I didn't know who he was, but I knew we weren't ever supposed to say his name in our house. I knew that because Keith said Mamma told Marie that. Marie didn't say anything but just kept ironing and humming as though it was the most natural mandate in the world. Their relationship was complex.
Dad once explained that the man was a troublemaker, which he often called me. He didn't like that I talked back, and I guessed that he thought the same of the dead man.
But he didn't say that when that orange bulletin interrupted Daniel Boone.
Urgency. Dad hollered for Mom to come see. She was washing dishes while we men watched TV. When Chet Huntley came on and told the world what happened, they seemed stricken. It was as though they knew we lost something precious that night because we desperately needed the trouble that troublemaker caused.
Late in life, I learned that he caused trouble by insisting Christians take seriously our baptismal promise to make Jesus's politics our own. A radical principle: we can't claim to love the neighbor we dominate.
I was able to audition for the youth production of Jesus Christ Superstar even though I didn't do youth group because the adults and teens knew me as their neighbor.
Things were different then. More connected. We teens grew up together.
My elementary school friends were my baseball teammates. My baseball teammates were also my Cub Scout den. Some of their dads coached; Mom was our Den Mother. Except for Doug, who was Roman Catholic, we also did Sunday School at Broadmoor Methodist, Baptist, or Presbyterian churches. Our mothers ran the Sunday Schools.
I got in trouble in second grade when I went to Broadmoor Baptist Church with Johnny Crutchfield. His dad coached the Broadmoor Baptist softball team. Mom permitted me to go. She got upset at learning that I answered the altar call and told the preacher I'd been "saved" so I could play second base for the Baptists.
In sixth grade, we walked from school to our respective churches so the Methodists and Presbyterians could be confirmed and the Baptists could be saved. Like trick-or-treating, we had no fear because the neighborhood moms were like aunts, benevolently ruling us and escalating things to our mothers if we got out of line.
Mrs. Roberts knew me because I visited her house weekly for Scout meetings. Kevin was my first patrol leader. Greg and I had been in the same Sunday School class since birth.
I had a lifelong crush on Mrs. Roberts. Only Julie Andrews outranked her. Mrs. Roberts went to LSU with Mom.
Things were different then. Except for those from Michigan who immigrated in droves after the '73 oil crisis, kids grew up together. Moms knew us, and we knew the moms. Trust was easier then.
So, when Dr. McQuire preached about loving our neighbors, that wasn't an abstraction. We knew our neighbors. They were the White middle-class families who surrounded us and ran things in Baton Rouge.

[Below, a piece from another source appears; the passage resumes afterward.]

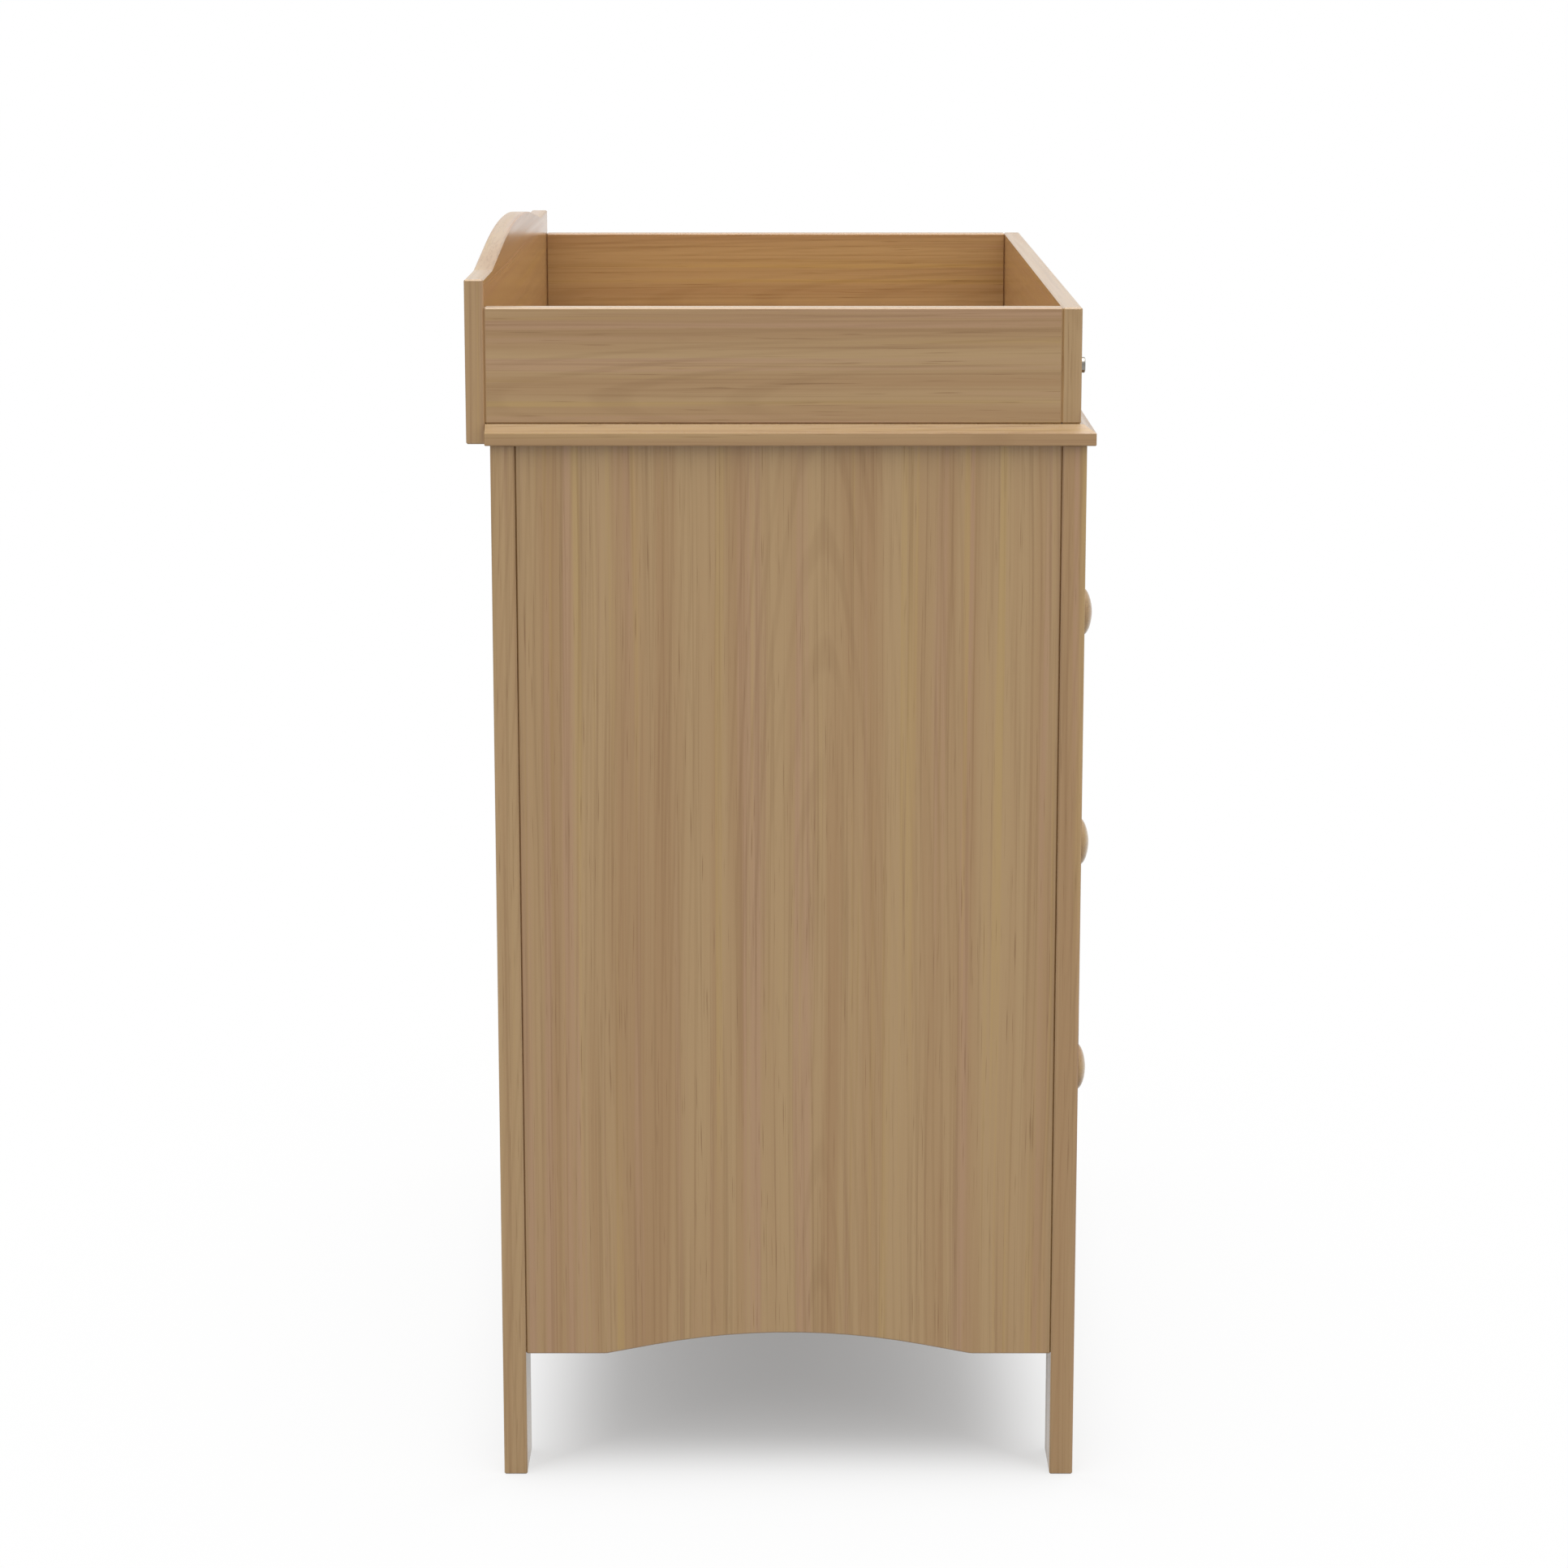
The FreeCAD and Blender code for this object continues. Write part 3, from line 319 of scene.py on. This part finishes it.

Not everyone counted as a neighbor.
Today, neoliberal capitalism is transforming the world, building global cities where laborers enter and exit daily without the possibility of citizenship rights. As in ancient Rome, only the elite are eligible to become citizens. Hong Kong, Shenzhen, Singapore, Honduras, Dubai, Qatar. Models of capitalist efficiency where laborers work during the day and leave at night, always aware they lack the political power to address grievances. Like ancient day laborers, they work when market conditions favor employment and go hungry when they do not. Their lives depend completely on the whims of the citizens who alone possess dominative power.
Scholars credit 1980s neoliberals like Milton Friedman with the invention of these features of global capitalism. But it's merely a derivative of everyday life I witnessed in southeast Baton Rouge during the 1970s.
Each day, our population would swell with the arrival of Black maids. Sometimes, they drove old cars, but eventually, city buses transported them near enough to walk a few blocks to their employer's home. At day's end, they'd return to their side of town.
Mom drove Marie home. She'd pile us into the station wagon and drive northwest toward the Mississippi River until we reached neighborhoods nearest the Exxon and Dow plants, where Marie and her large family had a house that seemed the size of our kitchen.
Later, Mom dropped off Marie at a larger house in a nicer area further from the chemical plants that lined the Mississippi River. They called it Section 8 housing. The first day we took her home, she proudly gave us a tour. I noticed Marie took care of lots of Mom's old stuff. That made me happy.
Mom and Marie had a complicated relationship. They cared for each other from their parenting phase to their golden years. Yet neither could look the other in the eye as equal neighbors do.
Dr. McGuire preached about our duty to neighbors often. Unlike Martin Luther King, Jr., no one called him a troublemaker. For our sanctuary had secure walls. We knew our neighbors. We grew up together.
As a kid, I never learned what Jesus said about people who didn't count as neighbors. Who weren't allowed to live in our neighborhood or stay after dark. Who lived across town in houses that looked nothing like our own. Like Marie.
Asked Dad about the folks who aren't our neighbors. Said, "I know about us. But what about them?"
Dad called me a troublemaker and didn't answer.